Provided material ::
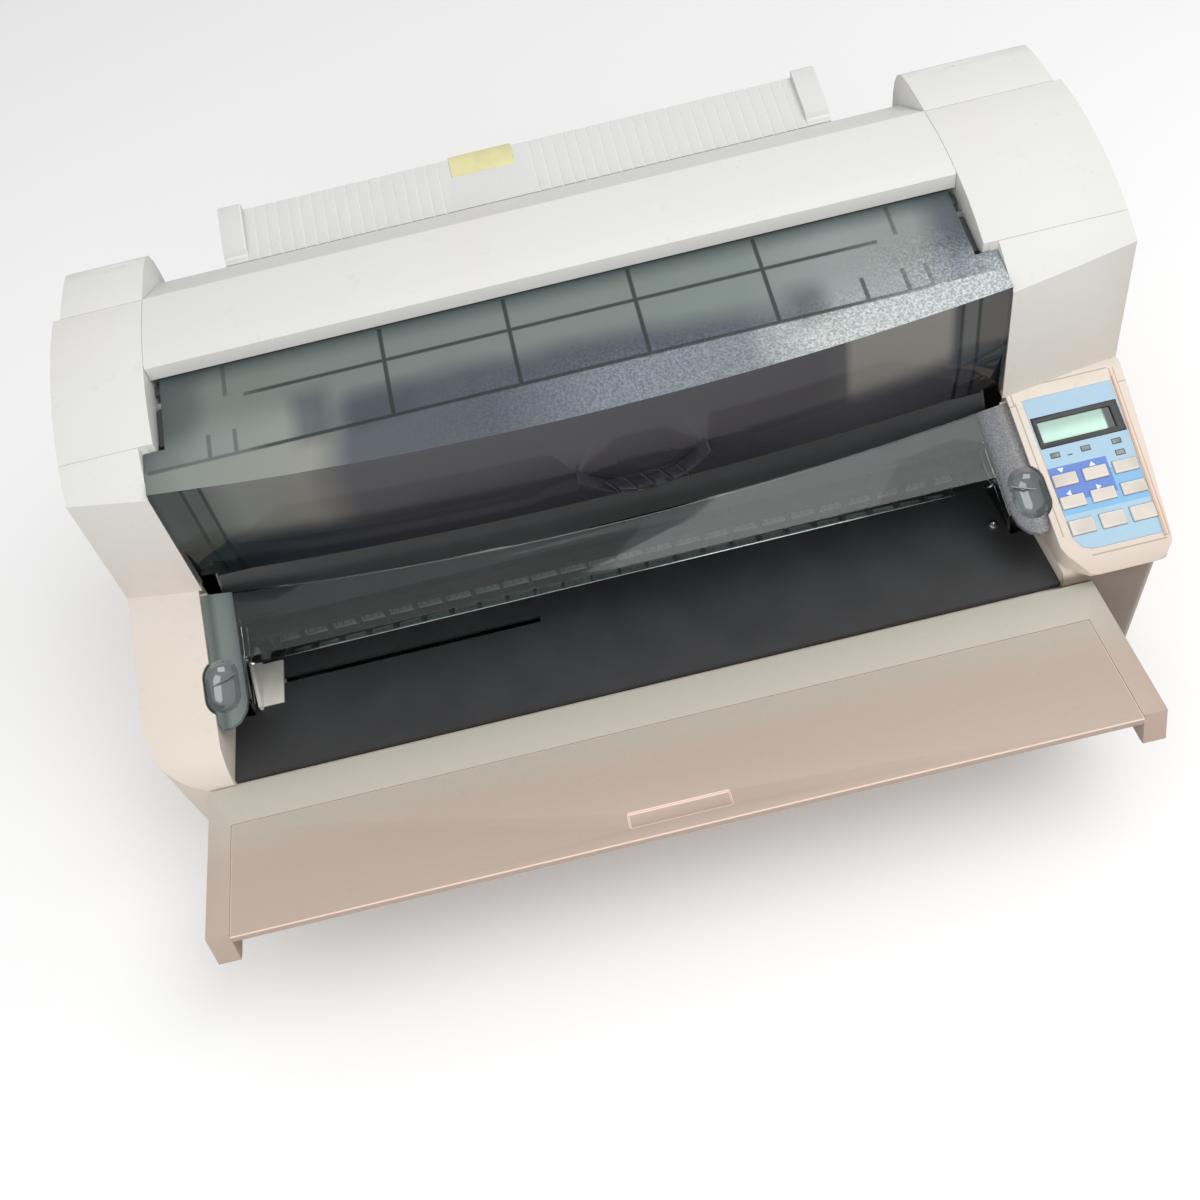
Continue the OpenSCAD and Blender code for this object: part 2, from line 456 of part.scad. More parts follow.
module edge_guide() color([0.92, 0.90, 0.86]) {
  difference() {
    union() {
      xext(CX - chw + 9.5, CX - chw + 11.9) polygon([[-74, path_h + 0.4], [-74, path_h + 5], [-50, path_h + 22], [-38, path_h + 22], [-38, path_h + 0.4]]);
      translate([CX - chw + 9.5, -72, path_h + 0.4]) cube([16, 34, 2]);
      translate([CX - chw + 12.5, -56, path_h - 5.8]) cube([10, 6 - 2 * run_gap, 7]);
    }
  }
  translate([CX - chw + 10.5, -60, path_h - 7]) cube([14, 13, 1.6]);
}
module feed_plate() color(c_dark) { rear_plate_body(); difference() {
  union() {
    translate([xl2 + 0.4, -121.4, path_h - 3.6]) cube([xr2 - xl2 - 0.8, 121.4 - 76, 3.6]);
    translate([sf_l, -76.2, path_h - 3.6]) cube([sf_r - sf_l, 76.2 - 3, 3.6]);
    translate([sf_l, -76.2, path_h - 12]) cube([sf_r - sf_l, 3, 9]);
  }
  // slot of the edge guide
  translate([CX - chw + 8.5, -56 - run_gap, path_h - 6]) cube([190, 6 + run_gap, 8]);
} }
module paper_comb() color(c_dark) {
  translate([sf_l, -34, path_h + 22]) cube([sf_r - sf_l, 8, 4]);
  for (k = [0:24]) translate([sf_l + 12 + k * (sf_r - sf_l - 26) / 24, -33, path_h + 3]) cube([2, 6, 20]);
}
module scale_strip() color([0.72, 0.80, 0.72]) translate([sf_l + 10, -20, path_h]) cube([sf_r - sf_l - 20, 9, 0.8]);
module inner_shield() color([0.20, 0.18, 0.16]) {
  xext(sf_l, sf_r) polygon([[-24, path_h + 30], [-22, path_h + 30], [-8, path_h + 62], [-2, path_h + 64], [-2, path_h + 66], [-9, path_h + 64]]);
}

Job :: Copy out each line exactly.

Complete output ::
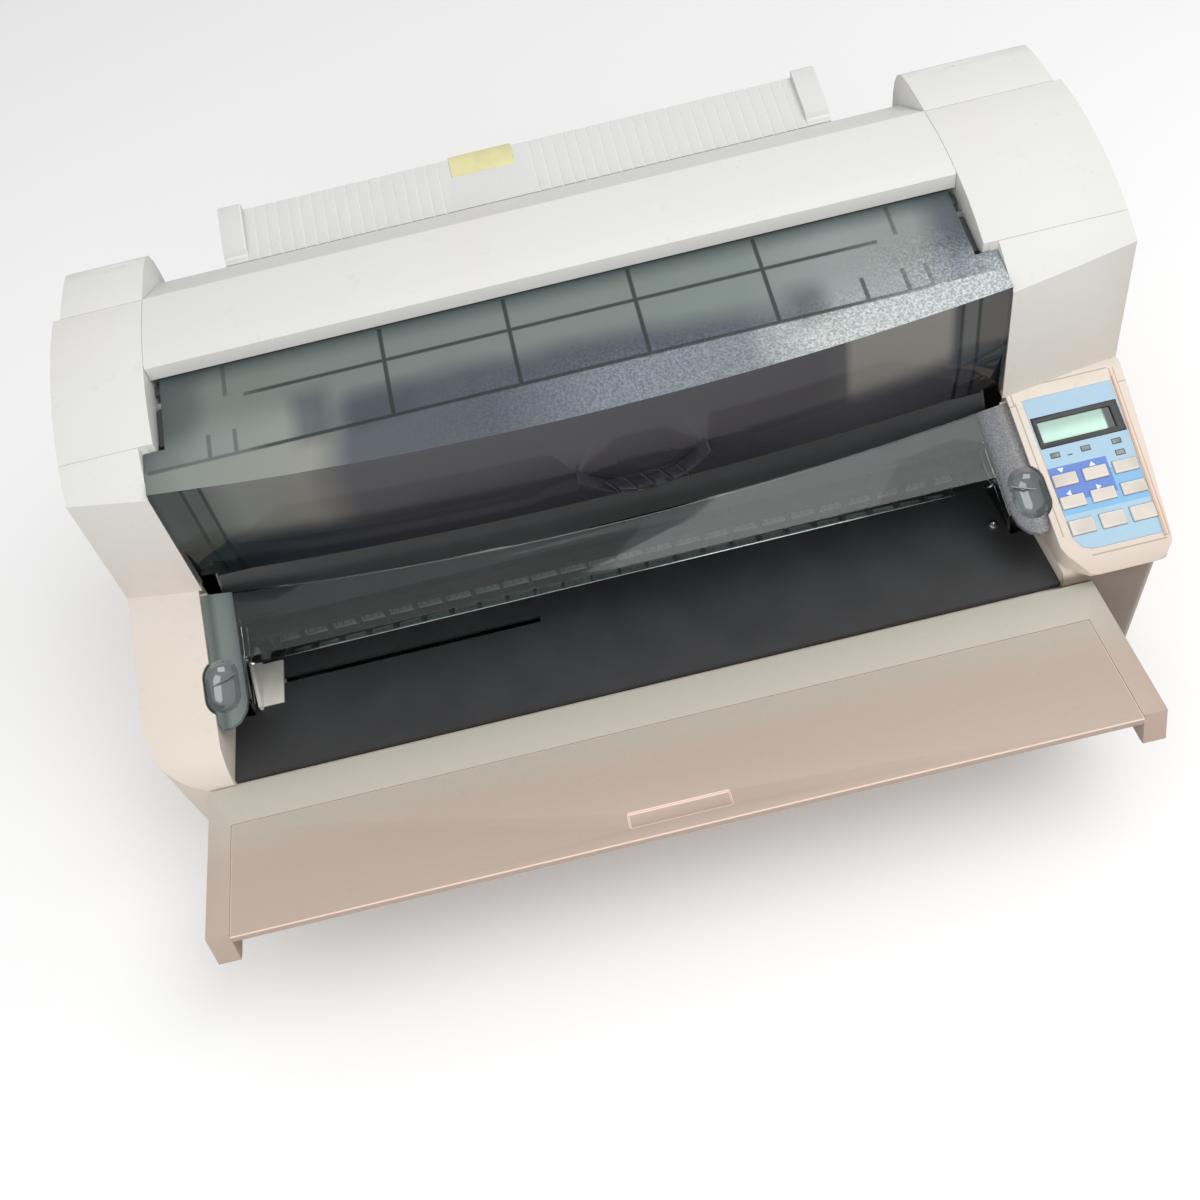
Continue the OpenSCAD and Blender code for this object: part 2, from line 456 of part.scad. More parts follow.
module edge_guide() color([0.92, 0.90, 0.86]) {
  difference() {
    union() {
      xext(CX - chw + 9.5, CX - chw + 11.9) polygon([[-74, path_h + 0.4], [-74, path_h + 5], [-50, path_h + 22], [-38, path_h + 22], [-38, path_h + 0.4]]);
      translate([CX - chw + 9.5, -72, path_h + 0.4]) cube([16, 34, 2]);
      translate([CX - chw + 12.5, -56, path_h - 5.8]) cube([10, 6 - 2 * run_gap, 7]);
    }
  }
  translate([CX - chw + 10.5, -60, path_h - 7]) cube([14, 13, 1.6]);
}
module feed_plate() color(c_dark) { rear_plate_body(); difference() {
  union() {
    translate([xl2 + 0.4, -121.4, path_h - 3.6]) cube([xr2 - xl2 - 0.8, 121.4 - 76, 3.6]);
    translate([sf_l, -76.2, path_h - 3.6]) cube([sf_r - sf_l, 76.2 - 3, 3.6]);
    translate([sf_l, -76.2, path_h - 12]) cube([sf_r - sf_l, 3, 9]);
  }
  // slot of the edge guide
  translate([CX - chw + 8.5, -56 - run_gap, path_h - 6]) cube([190, 6 + run_gap, 8]);
} }
module paper_comb() color(c_dark) {
  translate([sf_l, -34, path_h + 22]) cube([sf_r - sf_l, 8, 4]);
  for (k = [0:24]) translate([sf_l + 12 + k * (sf_r - sf_l - 26) / 24, -33, path_h + 3]) cube([2, 6, 20]);
}
module scale_strip() color([0.72, 0.80, 0.72]) translate([sf_l + 10, -20, path_h]) cube([sf_r - sf_l - 20, 9, 0.8]);
module inner_shield() color([0.20, 0.18, 0.16]) {
  xext(sf_l, sf_r) polygon([[-24, path_h + 30], [-22, path_h + 30], [-8, path_h + 62], [-2, path_h + 64], [-2, path_h + 66], [-9, path_h + 64]]);
}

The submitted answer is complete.